## Begin Data

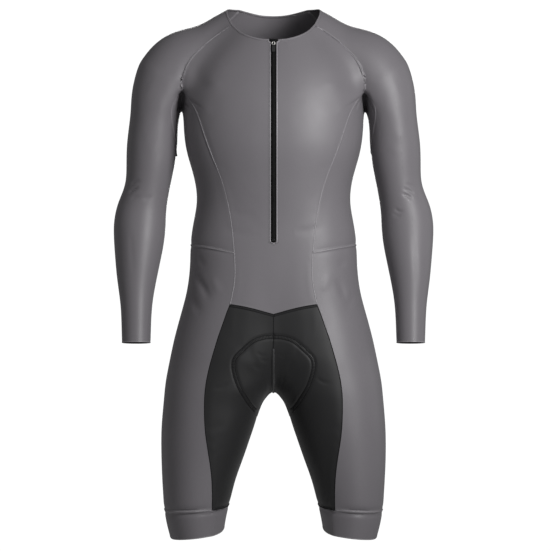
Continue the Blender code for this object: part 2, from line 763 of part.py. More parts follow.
def pad_grid(panel):
    """The seat pad, from the inner leg panel's own points: each row is cut off at the pad's edge."""
    rows = []
    for row in panel[: PAD_ROWS + 1]:
        half = len(row) // 2
        columns = np.arange(len(row), dtype=float)
        ends = []
        for part, edge in ((columns[: half + 1], PAD_FRONT), (columns[: half - 1 : -1], PAD_BACK)):
            x, z = (np.interp(part, columns, row[:, k]) for k in (0, 2))
            past = -z - np.interp(x, edge["x"], edge["drop"])
            first = np.argmax(past > 0)
            share = past[first - 1] / (past[first - 1] - past[first])
            ends.append(part[first - 1] + (part[first] - part[first - 1]) * share)
        at = np.clip(columns, *ends)
        rows.append(np.stack([np.interp(at, columns, row[:, k]) for k in range(3)], 1))
    return np.stack(rows)


def sleeve_grid(s):
    """The raglan sleeve, from the neckline over the shoulder to the cuff, open along its inside."""
    left = np.concatenate([s["raglan_front"], s["gusset_front"][1:], s["sleeve"][1:]])
    right = np.concatenate([s["raglan_back"], s["gusset_back"][1:], s["sleeve"][1:]])
    cuff_turn = np.linspace(-math.pi, math.pi, ROUND_SLEEVE_STEPS + 1)
    ends = np.full(len(cuff_turn), s["sleeve_stations"][-1])
    lines = []
    for line, sign in ((left, -1), (right, 1), (s["neck_shoulder"], 0)):
        at, turn, _ = arm_chart(line)
        if sign:
            turn = sign * np.abs(np.unwrap(turn))
        lines.append(np.stack([at, turn], 1))
    lines.append(np.stack([ends, cuff_turn], 1))
    rows = RAGLAN_STEPS + GUSSET_STEPS
    for line in lines[:2]:
        line[rows:, 0] = s["sleeve_stations"]
        line[rows:, 1] = math.pi * np.sign(line[1, 1])
    at, turn = coons(*lines).reshape(-1, 2).T
    centre, out, behind, radii = arm_place(at)
    way = out * np.cos(turn)[:, None] + behind * np.sin(turn)[:, None]
    width = np.where(np.cos(turn) > 0, radii[:, 0], radii[:, 1])
    depth = np.where(np.sin(turn) < 0, radii[:, 2], radii[:, 3])
    reach = ((np.cos(turn) / width) ** 2 + (np.sin(turn) / depth) ** 2) ** -0.5
    grid = settle(centre + way * reach[:, None]).reshape(len(left), len(cuff_turn), 3)
    return pinned(grid, left, right, s["neck_shoulder"], grid[-1])


def band_grid(s):
    """The grip band round the leg, as a closed ring."""
    turns = np.concatenate([s["band_turns_outer"], s["band_turns_inner"][::-1][1:] + 2 * math.pi])
    top, hem = leg_ring(turns, 0), leg_ring(turns, 1)
    share = np.linspace(0, 1, BAND_STEPS + 1)[:, None, None]
    grid = top[None] * (1 - share) + hem[None] * share
    inside = grid[1:-1].reshape(-1, 3)
    centre = leg_centre(inside[:, 2])
    way = (inside - centre) / np.linalg.norm(inside - centre, axis=1)[:, None]
    grid[1:-1] = ray(centre, way, LEG_REACH).reshape(grid[1:-1].shape)
    grid = trim(grid, ("top",))
    grid[:, -1] = grid[:, 0]
    return grid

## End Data

**Exercise brief**
Print the material above once more, exactly.

**Result of this exercise**
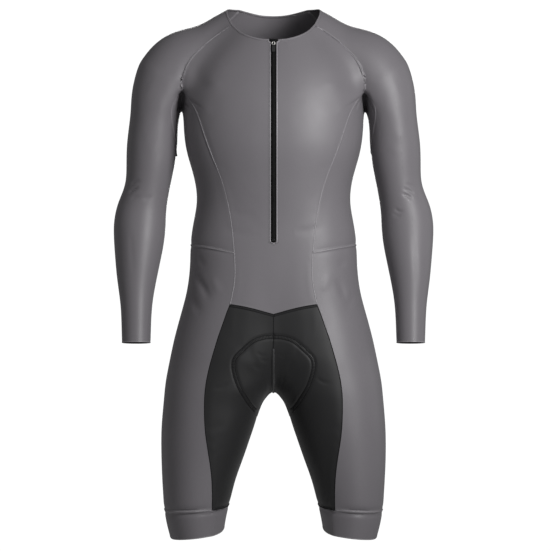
Continue the Blender code for this object: part 2, from line 763 of part.py. More parts follow.
def pad_grid(panel):
    """The seat pad, from the inner leg panel's own points: each row is cut off at the pad's edge."""
    rows = []
    for row in panel[: PAD_ROWS + 1]:
        half = len(row) // 2
        columns = np.arange(len(row), dtype=float)
        ends = []
        for part, edge in ((columns[: half + 1], PAD_FRONT), (columns[: half - 1 : -1], PAD_BACK)):
            x, z = (np.interp(part, columns, row[:, k]) for k in (0, 2))
            past = -z - np.interp(x, edge["x"], edge["drop"])
            first = np.argmax(past > 0)
            share = past[first - 1] / (past[first - 1] - past[first])
            ends.append(part[first - 1] + (part[first] - part[first - 1]) * share)
        at = np.clip(columns, *ends)
        rows.append(np.stack([np.interp(at, columns, row[:, k]) for k in range(3)], 1))
    return np.stack(rows)


def sleeve_grid(s):
    """The raglan sleeve, from the neckline over the shoulder to the cuff, open along its inside."""
    left = np.concatenate([s["raglan_front"], s["gusset_front"][1:], s["sleeve"][1:]])
    right = np.concatenate([s["raglan_back"], s["gusset_back"][1:], s["sleeve"][1:]])
    cuff_turn = np.linspace(-math.pi, math.pi, ROUND_SLEEVE_STEPS + 1)
    ends = np.full(len(cuff_turn), s["sleeve_stations"][-1])
    lines = []
    for line, sign in ((left, -1), (right, 1), (s["neck_shoulder"], 0)):
        at, turn, _ = arm_chart(line)
        if sign:
            turn = sign * np.abs(np.unwrap(turn))
        lines.append(np.stack([at, turn], 1))
    lines.append(np.stack([ends, cuff_turn], 1))
    rows = RAGLAN_STEPS + GUSSET_STEPS
    for line in lines[:2]:
        line[rows:, 0] = s["sleeve_stations"]
        line[rows:, 1] = math.pi * np.sign(line[1, 1])
    at, turn = coons(*lines).reshape(-1, 2).T
    centre, out, behind, radii = arm_place(at)
    way = out * np.cos(turn)[:, None] + behind * np.sin(turn)[:, None]
    width = np.where(np.cos(turn) > 0, radii[:, 0], radii[:, 1])
    depth = np.where(np.sin(turn) < 0, radii[:, 2], radii[:, 3])
    reach = ((np.cos(turn) / width) ** 2 + (np.sin(turn) / depth) ** 2) ** -0.5
    grid = settle(centre + way * reach[:, None]).reshape(len(left), len(cuff_turn), 3)
    return pinned(grid, left, right, s["neck_shoulder"], grid[-1])


def band_grid(s):
    """The grip band round the leg, as a closed ring."""
    turns = np.concatenate([s["band_turns_outer"], s["band_turns_inner"][::-1][1:] + 2 * math.pi])
    top, hem = leg_ring(turns, 0), leg_ring(turns, 1)
    share = np.linspace(0, 1, BAND_STEPS + 1)[:, None, None]
    grid = top[None] * (1 - share) + hem[None] * share
    inside = grid[1:-1].reshape(-1, 3)
    centre = leg_centre(inside[:, 2])
    way = (inside - centre) / np.linalg.norm(inside - centre, axis=1)[:, None]
    grid[1:-1] = ray(centre, way, LEG_REACH).reshape(grid[1:-1].shape)
    grid = trim(grid, ("top",))
    grid[:, -1] = grid[:, 0]
    return grid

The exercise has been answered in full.